2011-Jun-14 10:55 UTC

[zfs-discuss] # disks per vdev

Hiya,

I am just in the planning stages for my ZFS Home Media Server build at the
moment (to replace WHS v1).

I plan to use 2x motherboard ports and 2x Supermicro AOC-SASLP-MV8 8 port SATA
cards to give 17* drive connections; 2 disks (120GB SATA 2.5") will be used
for the ZFS install using the motherboard ports and the remaing 15 disks (1TB
SATA) will be used for data using the 2x 8 port cards.

* = the total number of ports is 18 but I only have enough space in the chassis
for 17 drives (2x 2.5" in 1x 3.5" bay and 15x 3.5" by using
5-in-3 hotswop caddies in 9x 5.1/4" bays).

All disks are 5400RPM to keep power requirements down.

The ZFS install will be mirrored, but I am not sure how to configure the 15 data
disks from a performance (inc. resilvering) vs protection vs usable space
perspective;

3x 5 disk raid-z. 3 disk failures in the right scenario, 12TB storage
2x 7 disk raid-z + hot spare. 2 disk failures in the right scenario, 12TB
storage
1x 15 disk raid-z2. 2 disk failures, 13TB storage
2x 7 disk raid-z2 + hot spare. 4 disk failures in the right scenario, 10TB
storage

Without having a mash of different raid-z* levels I can''t think of any
other options.

I am leaning towards the first option as it gives seperation between all the
disks; I would have seperate Movie folders on each of them while having critical
data (pictures, home videos, documents etc) stored on each set of raid-z.

Suggestions welcomed.

Thanks
-- 
This message posted from opensolaris.org

Edward Ned Harvey

2011-Jun-14 12:02 UTC

head link

[zfs-discuss] # disks per vdev

> From: zfs-discuss-bounces at opensolaris.org [mailto:zfs-discuss-
> bounces at opensolaris.org] On Behalf Of Lanky Doodle
> 
> The ZFS install will be mirrored, but I am not sure how to configure the
15> data disks from a performance (inc. resilvering) vs protection vs usable
space> perspective;
> 
> 3x 5 disk raid-z. 3 disk failures in the right scenario, 12TB storage
> 2x 7 disk raid-z + hot spare. 2 disk failures in the right scenario, 12TB
storage> 1x 15 disk raid-z2. 2 disk failures, 13TB storage
> 2x 7 disk raid-z2 + hot spare. 4 disk failures in the right scenario, 10TBstorage

The above all provide highest usable space (lowest hardware cost.)
But if you want performance, go for mirrors.  (highest hardware cost.)

Lanky Doodle

2011-Jun-14 12:42 UTC

head link

[zfs-discuss] # disks per vdev

Thanks Edward.

I''m in two minds with mirrors.

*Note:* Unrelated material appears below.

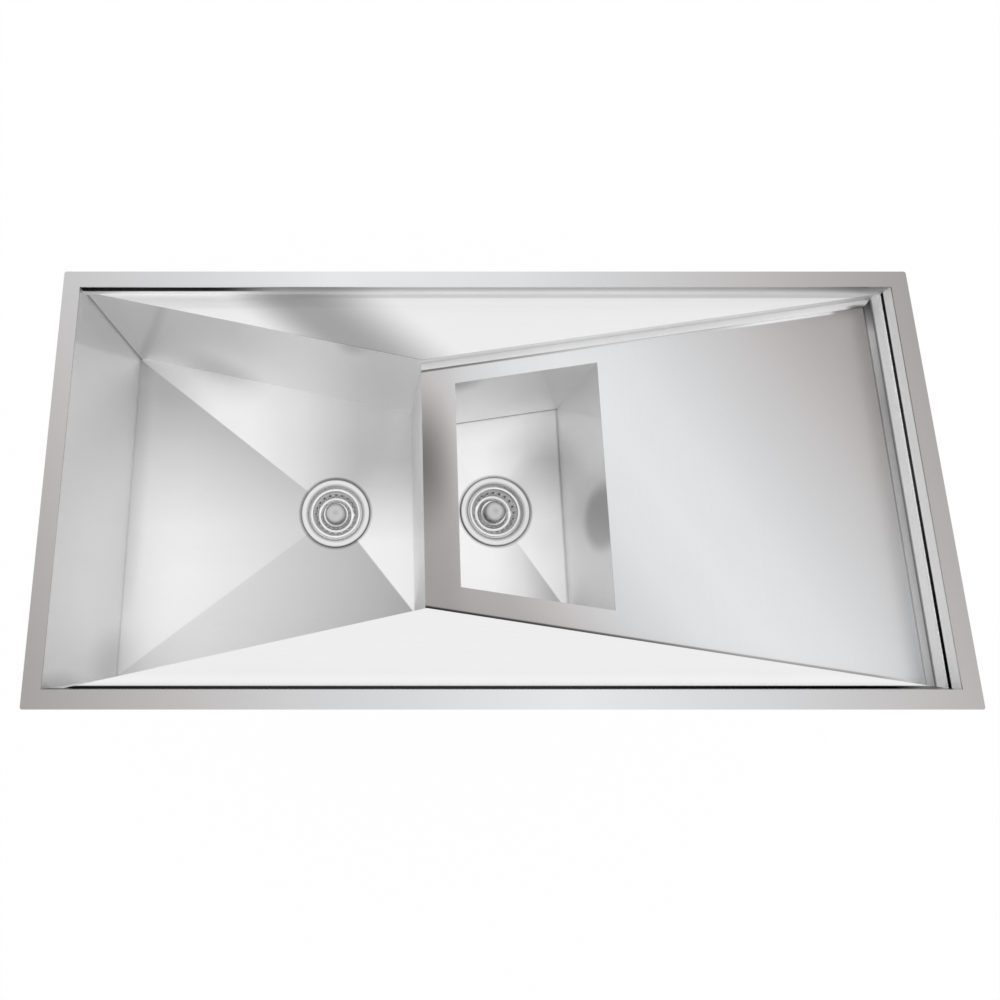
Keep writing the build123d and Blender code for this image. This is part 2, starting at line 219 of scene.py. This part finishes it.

I know they provide the best performance
and protection, and if this was a business critical machine I wouldn''t
hesitate.

But as it for a home media server, which is mainly WORM access and will be
storing (legal!) DVD/Bluray rips i''m not so sure I can sacrify the
space.

7x 2 way mirrors would give me 7TB usable with 1 hot spare, using 1TB disks,
which is a big drop from 12TB! I could always jump to 2TB disks giving me 14TB
usable but I already have 6x 1TB disks in my WHS build which i''d like
to re-use.

Hmmmmmmm....!
-- 
This message posted from opensolaris.org

Marty Scholes

2011-Jun-14 14:06 UTC

head link

[zfs-discuss] # disks per vdev

I am asssuming you will put all of the vdevs into a single pool, which is a good
idea unless you have a specific reason for keeping them separate, e.g. you want
to be able to destroy / rebuild a particular vdev while leaving the others
intact.

Fewer disks per vdev implies more vdevs, providing better random performance,
lower scrub and resilver times and the ability to expand a vdev by replacing
only the few disks in it.

The downside of more vdevs is that you dedicate your parity to each vdev, e.g. a
RAIDZ2 would need two parity disks per vdev.
> I''m in two minds with mirrors. I know they provide
> the best performance and protection, and if this was
> a business critical machine I wouldn''t hesitate.
> 
> But as it for a home media server, which is mainly
> WORM access and will be storing (legal!) DVD/Bluray
> rips i''m not so sure I can sacrify the space.
For a home media server, all accesses are essentially sequential, so random
performance should not be a deciding factor.
> 7x 2 way mirrors would give me 7TB usable with 1 hot
> spare, using 1TB disks, which is a big drop from
> 12TB! I could always jump to 2TB disks giving me 14TB
> usable but I already have 6x 1TB disks in my WHS
> build which i''d like to re-use.
I would be tempted to start with a 4+2 (six disk RAIDZ2) vdev using your current
disks and plan from there.  There is no reason you should feel compelled to buy
more 1TB disks just because you already have some.
> Am I right in saying that single disks cannot be
> added to a raid-z* vdev so a minimum of 3 would be
> required each time. However a mirror is just 2 disks
> so if adding disks over a period of time mirrors
> would be cheaper each time.
That is not correct.  You cannot ever add disks to a vdev.  Well, you can add
additional disks to a mirror vdev, but otherwise, once you set the geometry, a
vdev is stuck for life.

However, you can add any vdev you want to an existing pool.  You can take a pool
with a single vdev set up as a 6x RAIDZ2 and add a single disk to that pool. 
The previous example is a horrible idea because it makes the entire pool
dependent upon a single disk.  The example also illustrates that you can add any
type of vdev to a pool.

Most agree it is best to make the pool from vdevs of identical geometry, but
that is not enforced by zfs.
-- 
This message posted from opensolaris.org

Lanky Doodle

2011-Jun-14 14:29 UTC

head link

[zfs-discuss] # disks per vdev

Thanks martysch.

That is what I meant about adding disks to vdevs - not adding disks to vdevs but
adding vdevs to pools.

If the geometry of the vdevs should ideally be the same, it would make sense to
buy one more disk now and have a 7 disk raid-z2 to start with, then buy disks as
and when and create a further 7 disk raid-z2 leaving the 15th disk as a hot
spare. Would ''only'' give 10TB usable though.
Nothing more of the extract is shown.